I like providing an interesting link to history. Something you never knew. Why? Some folks think history is boring, and sometimes you have to entice them to read what they are missing.
On Saturday I asked, “what was the best hot dog you ever ate?”
To which Gord Stroud said —“In school when I was a kid–Sacred Heart of Jesus in Lanark.“
Now if that isn’t a clue to get busy researching: I don’t know what is…:)
In August of 1820 Lanark was established as the second military settlement in Canada. By the spring of 1821 approximately 1500 settlers, predominantly Scottish weavers, were established in the community. The first Roman Catholics were from Ireland along with a large group of Catholics from French speaking Upper Canada. They would make the two day walk into Perth to attend services. Records show there were 239 Catholics in Lanark and another 45 in Dalhousie.
St. Patrick, Fergusons FallsIn 1823 St. Patrick’s Church was built in Ferguson’s Falls and the area faithful traveled the much shorter route to and from services. Finally, in 1903. the current Sacred Heart of Jesus Church was completed on Princess Street. The grey limestone building was quarried just outside Lanark and each family was responsible for drawing a certain quantity of stone to the building site. The church became the local church for the residents of Ferguson’s Falls and McDonald’s Corners, those churches becoming mission parishes of Sacred Heart.
The planning and building was directed by Father Michael O’Rourke, pastor of Carleton Place. A Mr. Webster from Brockville was the supervising builder, Mr. George Bradford of Almont directed the masonry work and Caspar S. Speagle of Westport the carpentry, all with assistance from parishioners. The total cost of construction was approximately $6,000. The local quarry was closed immediately after the church was built, make the stone color of this church unique throughout the region.
About Lanark …
The village was first settled in 1820 by Scottish immigrants who named it after the town of Lanark in Scotland. It soon became a major hub of the lumbering and textile industries, both of which used the Clyde River which runs through the village, as a source of power and as a transportation route to transport logs east to the Ottawa River.

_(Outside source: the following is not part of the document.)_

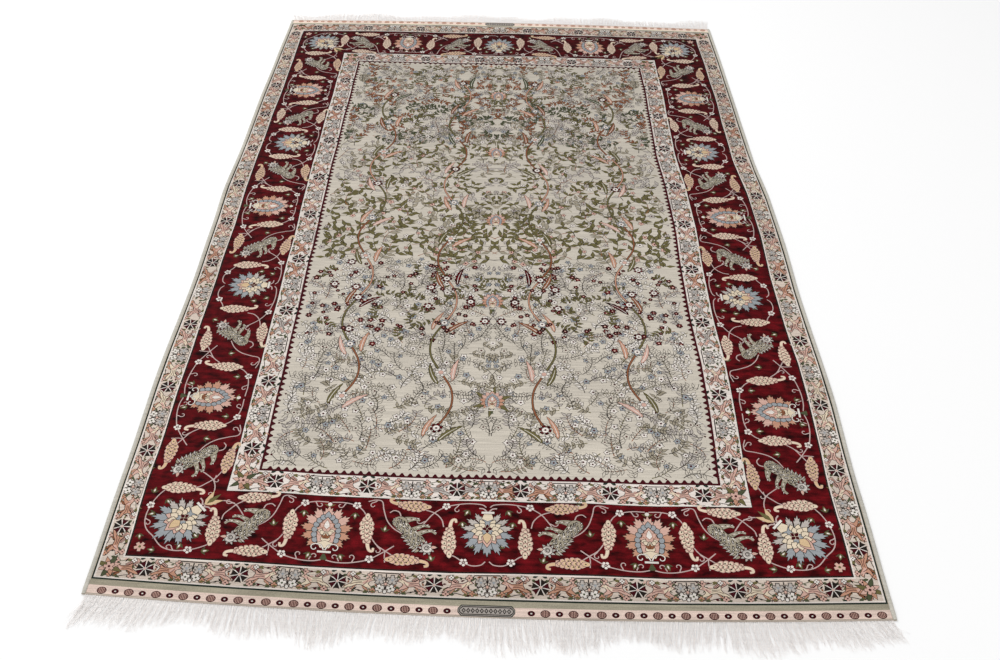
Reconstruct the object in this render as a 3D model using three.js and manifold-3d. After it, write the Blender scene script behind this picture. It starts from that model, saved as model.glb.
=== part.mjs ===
// A knotted silk pile rug with flat-woven ends and loose warp fringes, lying flat.
// Millimetres, +Z up. +X runs across the rug and +Y along it, from the near end to the far end.
import * as THREE from 'three';
import { mergeVertices } from 'three/addons/utils/BufferGeometryUtils.js';
import Module from 'manifold-3d';

const wasm = await Module();
wasm.setup();

// Driving dimensions of the woven cloth
const WOVEN_WIDTH = 1192;      // between the corners, selvedge to selvedge
const WOVEN_LENGTH = 1894;     // between the corners, flat-woven end to flat-woven end
const NEAR_BOW = 18;           // how far the middle of the near end stands past its corners
const FAR_BOW = 12;            // the same at the far end
const PILE_HEIGHT = 3.2;       // from the floor to the cut ends of the pile
const FLAT_WEAVE_HEIGHT = 1.5; // the flat-woven bands at both ends
const FLAT_WEAVE_WIDTH = 23;   // those bands, along the rug
const SELVEDGE_WIDTH = 7;      // the overcast cord along each side
const SELVEDGE_HEIGHT = 2.7;
const PILE_SWELL = 0.25;       // how much the pile's height varies over the rug

// Driving dimensions of the fringes
const GAP = 0.3;               // between the cloth and a fringe's strip
const STRIP_WIDTH = 4;         // the root strip that holds the locks of one end
const STRIP_HEIGHT = 1.3;
const LOCKS_PER_END = 140;
const LOCK_ROOT = { width: 6.4, height: 1.2 };
const LOCK_TIP = { width: 3.0, height: 0.8 };
const LOCK_TOP_SHARE = 0.6;    // a lock's flat top against its base
const LOCK_SECTIONS = 3;       // from root to tip
const STRIP_STEPS = 24;        // straight pieces that follow the end's bow

// Long and short tufts follow each other along an end. swing: share of a lock's length.
// turns: radians from the middle of the end to its corner.
const TUFT_WAVES = [
  { swing: 0.17, turns: 11.3, shift: 1 },
  { swing: 0.12, turns: 29, shift: 2 },
];

// The locks sweep this way and that together. swing: sideways at the tips.
const SWEEP_WAVES = [
  { swing: 5, turns: 9.7, shift: 1 },
  { swing: 2.5, turns: 22, shift: -1 },
];

// How far each side stands outside the straight line between its corners.
// along: -1 at the near corners and 1 at the far ones.
const SIDE_BULGES = [
  { along: -1.0, left: 0, right: 0 },
  { along: -0.75, left: 4, right: 5 },
  { along: -0.5, left: 9, right: 13 },
  { along: -0.25, left: 6, right: 11 },
  { along: -0.05, left: 9, right: 15 },
  { along: 0.1, left: 13, right: 14 },
  { along: 0.3, left: 8, right: 5 },
  { along: 0.5, left: 8, right: 4 },
  { along: 0.75, left: 4, right: 3 },
  { along: 1.0, left: 0, right: 0 },
];

// Each end's fringe. length: of a middling lock. fan: how far the outermost tips stray sideways.
// phase: where its waves start, so that the two ends differ.
const FRINGES = [
  { name: 'fringe_near', end: -1, length: 46, fan: 14, phase: 0.4 },
  { name: 'fringe_far', end: 1, length: 43, fan: 8, phase: 2.9 },
];

const HALF_WIDTH = WOVEN_WIDTH / 2;
const HALF_LENGTH = WOVEN_LENGTH / 2;

const silkPile = new THREE.MeshStandardMaterial({ color: '#a9a48c', roughness: 0.7, metalness: 0 });
const warpSilk = new THREE.MeshStandardMaterial({ color: '#efe8e4', roughness: 0.8, metalness: 0 });

// A smooth value between a table's rows, eased so that the edge has no kinks.
function sideBulge(along, side) {
  const next = SIDE_BULGES.findIndex((row) => row.along >= along);
  if (next <= 0) return 0;
  const low = SIDE_BULGES[next - 1];
  const high = SIDE_BULGES[next];
  const share = THREE.MathUtils.smoothstep(along, low.along, high.along);
  return THREE.MathUtils.lerp(low[side], high[side], share);
}

// The true place of a point of the cloth, given where it would lie on a straight-sided rug.
function layOut(x, y) {
  const across = x / HALF_WIDTH;
  const along = y / HALF_LENGTH;
  const bulge = sideBulge(THREE.MathUtils.clamp(along, -1, 1), across < 0 ? 'left' : 'right');
  const bow = along < 0 ? -NEAR_BOW * along * along : FAR_BOW * along * along;
  return new THREE.Vector2(x + across * bulge, y + bow * (1 - across * across));
}

// The pile isn't shorn quite evenly.
function pileSwell(x, y) {
  return PILE_SWELL * Math.sin(x / 97 + Math.sin(y / 211)) * Math.cos(y / 143);
}

// Distances from an outer edge at which the cloth's top changes height, with that height.
const ACROSS_PROFILE = [
  { inset: 0, height: 0.9 },
  { inset: 1.5, height: SELVEDGE_HEIGHT },
  { inset: SELVEDGE_WIDTH - 2, height: SELVEDGE_HEIGHT },
  { inset: SELVEDGE_WIDTH, height: 1.8 },
  { inset: SELVEDGE_WIDTH + 1.5, height: PILE_HEIGHT },
];
const ALONG_PROFILE = [
  { inset: 0, height: FLAT_WEAVE_HEIGHT },
  { inset: FLAT_WEAVE_WIDTH, height: FLAT_WEAVE_HEIGHT },
  { inset: FLAT_WEAVE_WIDTH + 2, height: PILE_HEIGHT },
];

// Stations from one edge to the other: the profile, even steps across the pile, the profile again.
function stations(halfSize, profile, pileSteps) {
  const last = profile.at(-1).inset;
  const span = 2 * (halfSize - last);
  const low = profile.map((row) => ({ at: row.inset - halfSize, height: row.height }));
  const pile = Array.from({ length: pileSteps - 1 }, (_, step) => (
    { at: last - halfSize + (span * (step + 1)) / pileSteps, height: PILE_HEIGHT }));
  const high = low.map((row) => ({ at: -row.at, height: row.height })).reverse();
  return [...low, ...pile, ...high];
}

// The pile, both flat-woven ends and both selvedges are one piece of weaving.
function makeCloth() {
  const columns = stations(HALF_WIDTH, ACROSS_PROFILE, 10);
  const rows = stations(HALF_LENGTH, ALONG_PROFILE, 28);
  const cloth = new THREE.BoxGeometry(2, 2, 2, columns.length - 1, rows.length - 1, 1);
  const points = cloth.attributes.position;
  for (let i = 0; i < points.count; i += 1) {
    const column = columns[Math.round(((points.getX(i) + 1) / 2) * (columns.length - 1))];
    const row = rows[Math.round(((points.getY(i) + 1) / 2) * (rows.length - 1))];
    const place = layOut(column.at, row.at);
    const onPile = column.height === PILE_HEIGHT && row.height === PILE_HEIGHT;
    const height = Math.min(column.height, row.height) + (onPile ? pileSwell(column.at, row.at) : 0);
    points.setXYZ(i, place.x, place.y, points.getZ(i) > 0 ? height : 0);
  }
  return cloth;
}

// One closed solid of a geometry's points alone, for joining.
function solid(geometry) {
  const bare = geometry.clone();
  bare.deleteAttribute('normal');
  bare.deleteAttribute('uv');
  const merged = mergeVertices(bare);
  return new wasm.Manifold(new wasm.Mesh({
    numProp: 3,
    vertProperties: new Float32Array(merged.attributes.position.array),
    triVerts: new Uint32Array(merged.index.array),
  }));
}

function geometryOf(manifold) {
  const mesh = manifold.getMesh();
  const geometry = new THREE.BufferGeometry();
  geometry.setAttribute('position', new THREE.BufferAttribute(mesh.vertProperties, 3));
  geometry.setIndex(new THREE.BufferAttribute(mesh.triVerts, 1));
  geometry.computeVertexNormals();
  return geometry;
}

// The narrow strip of warp roots that runs along one bowed end of the cloth.
function makeStrip(end) {
  const strip = new THREE.BoxGeometry(2, 1, 1, STRIP_STEPS, 1, 1);
  const points = strip.attributes.position;
  for (let i = 0; i < points.count; i += 1) {
    const edge = layOut(points.getX(i) * (HALF_WIDTH - 1), end * HALF_LENGTH);
    const outward = points.getY(i) * end > 0 ? GAP + STRIP_WIDTH : GAP;
    points.setXYZ(i, edge.x, edge.y + end * outward, points.getZ(i) > 0 ? STRIP_HEIGHT : 0);
  }
  return strip;
}

function sumOfWaves(waves, phase, across) {
  return waves.reduce((sum, wave) => (
    sum + wave.swing * Math.sin(wave.turns * across + wave.shift * phase)), 0);
}

// A lock's reach past the middle of the strip.
function lockLength(fringe, across) {
  return fringe.length * (1 + sumOfWaves(TUFT_WAVES, fringe.phase, across));
}

// How far a lock has strayed sideways at a share of its length, fanned out at the corners.
function lockStray(fringe, across, share) {
  const fan = fringe.fan * across ** 5;
  const sweep = sumOfWaves(SWEEP_WAVES, fringe.phase, across);
  return (fan + sweep) * share ** 1.5;
}

// A tapered bundle of loose warps with a flat base, level on the floor from root to tip.
function makeLock(fringe, across) {
  const lock = new THREE.BoxGeometry(1, 1, 1, 1, LOCK_SECTIONS, 1);
  const root = layOut(across * (HALF_WIDTH - LOCK_ROOT.width), fringe.end * HALF_LENGTH);
  const rootInset = GAP + STRIP_WIDTH / 2;
  const points = lock.attributes.position;
  for (let i = 0; i < points.count; i += 1) {
    const share = points.getY(i) + 0.5;
    const top = points.getZ(i) > 0;
    const width = THREE.MathUtils.lerp(LOCK_ROOT.width, LOCK_TIP.width, share);
    const height = THREE.MathUtils.lerp(LOCK_ROOT.height, LOCK_TIP.height, share);
    const reach = rootInset + share * lockLength(fringe, across);
    const side = points.getX(i) * fringe.end * width * (top ? LOCK_TOP_SHARE : 1);
    points.setXYZ(
      i,
      root.x + lockStray(fringe, across, share) + side,
      root.y + fringe.end * reach,
      top ? height : 0,
    );
  }
  return lock;
}

// All locks of one end, apart but for their roots in the strip.
function makeFringe(fringe) {
  const locks = Array.from({ length: LOCKS_PER_END }, (_, k) => (
    solid(makeLock(fringe, (2 * (k + 0.5)) / LOCKS_PER_END - 1))));
  return geometryOf(wasm.Manifold.union([solid(makeStrip(fringe.end)), ...locks]));
}

function named(name, geometry, material) {
  const mesh = new THREE.Mesh(geometry, material);
  mesh.name = name;
  return mesh;
}

const rug = new THREE.Group();
rug.add(named('cloth', makeCloth(), silkPile));
FRINGES.forEach((fringe) => rug.add(named(fringe.name, makeFringe(fringe), warpSilk)));

// The origin is at the middle of the rug's own box, on the floor.
const centre = new THREE.Box3().setFromObject(rug).getCenter(new THREE.Vector3());
rug.position.set(-centre.x, -centre.y, 0);

export default rug;
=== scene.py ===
import math
import random

import bpy
import numpy as np
from mathutils import Matrix, Vector
from mathutils.geometry import delaunay_2d_cdt


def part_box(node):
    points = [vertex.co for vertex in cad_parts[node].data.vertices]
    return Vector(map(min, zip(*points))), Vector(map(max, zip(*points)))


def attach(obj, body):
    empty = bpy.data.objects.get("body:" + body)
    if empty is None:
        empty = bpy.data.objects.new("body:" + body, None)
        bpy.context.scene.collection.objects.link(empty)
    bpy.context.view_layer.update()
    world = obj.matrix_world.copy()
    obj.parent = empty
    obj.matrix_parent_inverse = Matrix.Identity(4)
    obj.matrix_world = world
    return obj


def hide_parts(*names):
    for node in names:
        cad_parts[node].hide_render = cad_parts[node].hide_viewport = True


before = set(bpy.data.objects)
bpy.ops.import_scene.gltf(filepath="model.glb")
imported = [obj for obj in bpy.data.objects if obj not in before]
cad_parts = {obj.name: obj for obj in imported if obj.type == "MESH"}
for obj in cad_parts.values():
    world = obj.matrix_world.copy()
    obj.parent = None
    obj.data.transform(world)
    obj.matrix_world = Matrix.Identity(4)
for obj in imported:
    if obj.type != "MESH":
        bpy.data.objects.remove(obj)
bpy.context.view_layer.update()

# The rug is drawn in millimetres on a straight-sided sheet, x across it and y along it from
# its middle, and then laid out to its true, slightly bulging outline in metres.
MM = 0.001
HALF_WIDTH = 596
HALF_LENGTH = 947
NEAR_BOW = 18
FAR_BOW = 12
PILE_HEIGHT = 3.2
PILE_SWELL = 0.25
FLAT_WEAVE_HEIGHT = 1.5
FLAT_WEAVE_WIDTH = 23
SELVEDGE_HEIGHT = 2.7
SELVEDGE_WIDTH = 7

# How far each side stands outside the straight line between its corners
BULGE_ALONG = [-1.0, -0.75, -0.5, -0.25, -0.05, 0.1, 0.3, 0.5, 0.75, 1.0]
BULGE_LEFT = [0, 4, 9, 6, 9, 13, 8, 8, 4, 0]
BULGE_RIGHT = [0, 5, 13, 11, 15, 14, 5, 4, 3, 0]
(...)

The textile industry lasted for about 170 years.
Logging has continued, although in a much reduced manner. Wood is harvested chiefly for the pulp industry or for firewood. In 1959 a major fire destroyed many of the main commercial structures and a number of homes in the village’s centre. Most buildings were inadequately insured. Replacement buildings are highly functional in their design. The village has the Lanark and District Museum featuring exhibits of local history.
Until the late 1990s, the major employer in the village was the Glenayr Kitten Mill, which produced clothing and offered their products at several factory outlet stores in the village. Several of the buildings are still known by their numbers (e.g. Kitten Factory #1) to local residents. The Clyde Woolen Mills was the founder of these properties. From ABOUT SACRED HEART OF JESUS PARISH, LANARK
and the school has a Facebook page CLICK
Katie Cinkant— I had Mrs Schonauer for grade 3&4 ( long time ago 1988-89) I can still hear her voice reading us all Charlottes web ( one of my favourite book as a child 🥰)
One of my favourite memories involves my cousin Ted getting into trouble
Ted swore in class once ( “ah sh*t “, I believe was the phrase) Mrs S looks him dead in the eye and simply says ( in here serious voice) “Mr Roberts”
Ted then looks at her and blurts our “ the devil made me do it “ .
As we all sat waiting for a reaction ( and let’s be serious ,we all thought a blast of “trouble “was coming his way )–She could not hold in
her laugher and neither could the rest of the class 😆
She was one of my favourites 🥰
Irene Hall Larocque We still hand out an award in her memory every year end.
Jane Wewer What a wonderful kind person and great teacher!
Ken Potter A wonderful teacher to our oldest.